You make a good point showing how little I thought about the issue.
And look again like a dumb rock by not being able to walk the entire
chain of thought.
But I think that we can still implement this for Nautilus, while
keeping Evolution safe. The trick is to make Evolution treat
specially the `application/x-executable' MIME type.
It makes sense to do treat this in Evolution as a special case since
Evolution and mail will be the target of attacks anyways, and we can
not trust information that has been sent to us.
I still don't see the utility in adding hacks into evolution to
special-case this. Will the same happen with application/x-rpm? And
application/x-scripting-language? I still maintain that having the user
have to manually set the execute bit will at least force them to
actually have to -do- something that will hopefully make them realize
that they either know what they're doing or they don't. It's such a
small thing that can possibly prevent a large amount of headache.
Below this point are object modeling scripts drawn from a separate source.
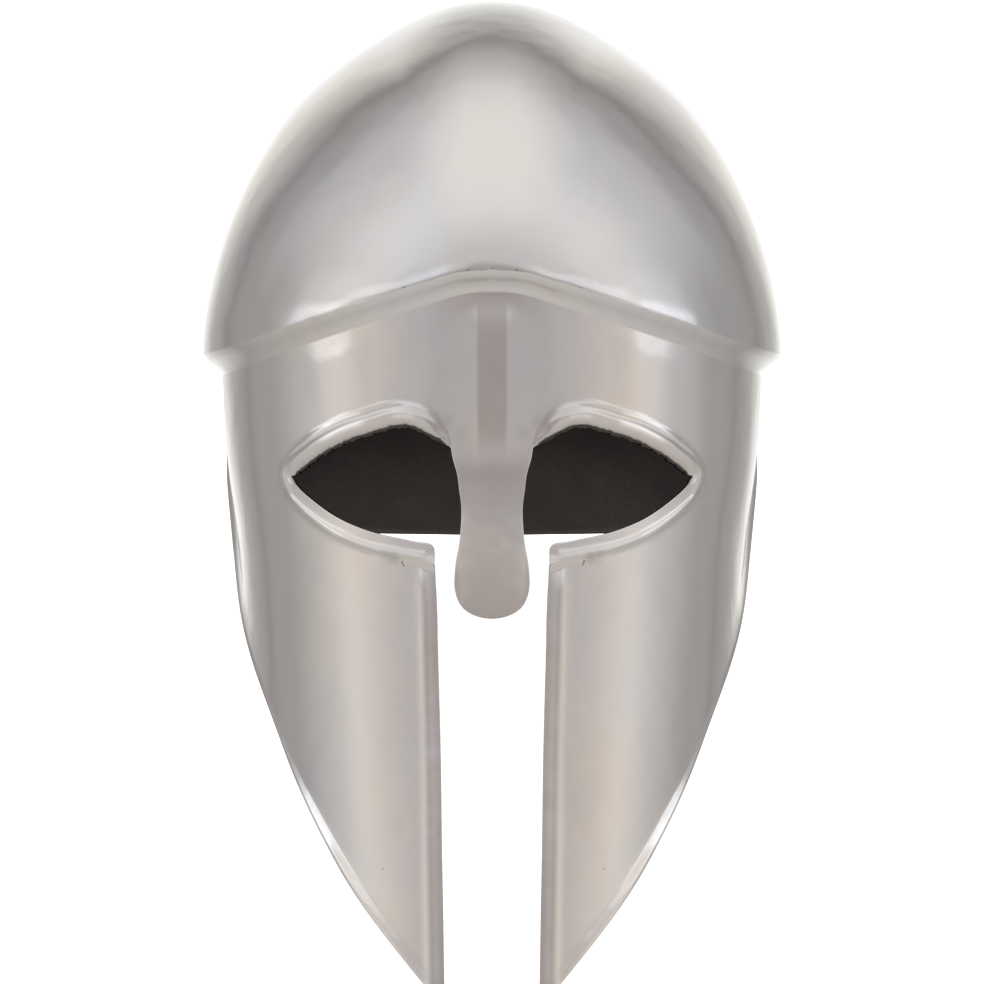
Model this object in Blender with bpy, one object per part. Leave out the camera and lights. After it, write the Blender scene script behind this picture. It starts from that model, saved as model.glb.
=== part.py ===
"""Tall steel helmet with eye openings, a nasal bar, long cheek plates and a flared neck guard.

The helmet is shaped upright (front towards -Y, tips of the cheek plates at height zero) and is then
leaned back until it stands by itself on both cheek tips and the middle of the neck rim.
"""
import math

import bmesh
import bpy
import numpy as np
from mathutils import Matrix, Vector

MM = 0.001

# Sheet and fit
WALL = 1.2 * MM
SEAM = 0.3 * MM

# Skull: sizes of the overhanging edge and of the dome above it
SKULL_HALF_WIDTH = 102.5 * MM
SKULL_FRONT_REACH = 121.0 * MM
SKULL_REAR_REACH = 118.0 * MM
SKULL_SQUARENESS = 2.15
APEX_HEIGHT = 346.8 * MM
APEX_SETBACK = 12.0 * MM
EDGE_HEIGHT_FRONT = 244.0 * MM
EDGE_HEIGHT_SIDE = 219.1 * MM
EDGE_HEIGHT_REAR = 206.0 * MM
COVE_DROP = 7.2 * MM
DOME_ROUNDNESS_TOP = 1.33
DOME_ROUNDNESS_SIDE = 1.74

# Wall below the skull: half width and front reach at the level of the cove
WALL_HALF_WIDTH = 95.8 * MM
WALL_FRONT_REACH = 115.0 * MM
WALL_REAR_REACH = 111.0 * MM
WALL_SQUARENESS = 2.3
WALL_HEIGHT = 237.0 * MM

# Face
EYE_HALF_SPAN = 66.6 * MM
EYE_CORNER_HEIGHT = 176.4 * MM
NOSE_HALF_WIDTH = 12.4 * MM
NOSE_BOTTOM = 129.0 * MM
NOSE_FORWARD = 2.5 * MM
RIDGE_HALF_WIDTH = 4.7 * MM
RIDGE_RISE = 0.7 * MM
LID_BAND = 4.6 * MM
LID_RISE = 0.9 * MM
CHEEK_BAND = 4.2 * MM
CHEEK_RISE = 0.7 * MM
REAR_FLARE_BAND = 6.5 * MM
REAR_FLARE_RISE = 2.6 * MM

# Neck
NOTCH_AZIMUTH = 108.0
NOTCH_HEIGHT = 190.5 * MM
NAPE_HEIGHT = 154.5 * MM
NAPE_REACH = 147.0 * MM
NAPE_BEAD = 1.1 * MM
NAPE_BAND = 4.5 * MM

# Standing flats: how much of each tip and of the rim the standing plane takes off
FLAT_CUT = 0.6 * MM

# Height of the brow edge, from the middle to the side: share of the half width, share of the rise
BROW_ROWS = (
    {"across": 0.000, "rise": 1.000},
    {"across": 0.085, "rise": 0.985},
    {"across": 0.167, "rise": 0.905},
    {"across": 0.296, "rise": 0.745},
    {"across": 0.626, "rise": 0.350},
    {"across": 0.840, "rise": 0.095},
    {"across": 0.940, "rise": 0.020},
    {"across": 1.000, "rise": 0.000},
)
# Hollow of the cove: share of the way in, share of the way down
COVE_ROWS = (
    {"inward": 0.28, "down": 0.26},
    {"inward": 0.66, "down": 0.45},
    {"inward": 0.89, "down": 0.74},
    {"inward": 1.00, "down": 1.00},
)
# Wall sections, bottom to top: share of the wall height, then shares of the half width and front reach
WALL_ROWS = (
    {"height": 0.000, "half_width": 0.830, "front": 1.030},
    {"height": 0.211, "half_width": 0.872, "front": 1.009},
    {"height": 0.422, "half_width": 0.906, "front": 0.983},
    {"height": 0.557, "half_width": 0.923, "front": 0.973},
    {"height": 0.620, "half_width": 0.931, "front": 0.970},
    {"height": 0.679, "half_width": 0.946, "front": 0.971},
    {"height": 0.738, "half_width": 0.968, "front": 0.974},
    {"height": 0.793, "half_width": 0.983, "front": 0.979},
    {"height": 0.852, "half_width": 0.992, "front": 0.987},
    {"height": 1.000, "half_width": 1.000, "front": 1.000},
)
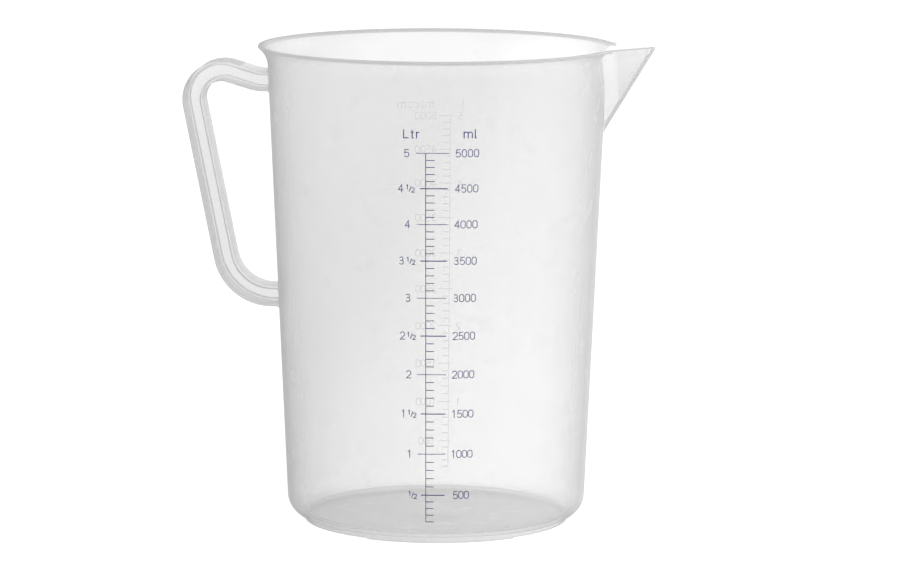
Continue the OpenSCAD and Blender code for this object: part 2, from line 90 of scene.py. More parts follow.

I would hate to have this small "fature" that the large majority of
users won't ever have to deal with... instead they can follow the
intructions that say to right-click on the file and select properties,
but oh wait, that won't work until everyone uses Nautilus or gmc.. how
does konqueror handle this? or efm? Or someone who doesn't use a file
manager? So in the end, all the sites that have such binaries
(installers, mostly), will still end up telling users to chmod +x. And
users will do that, not knowing that they can double-click on the file
and have it magically work. Instead, the people who -didn't- know about
this "feature" will be screwed.
Doing this is going to open up the way for a purely GNOME virus.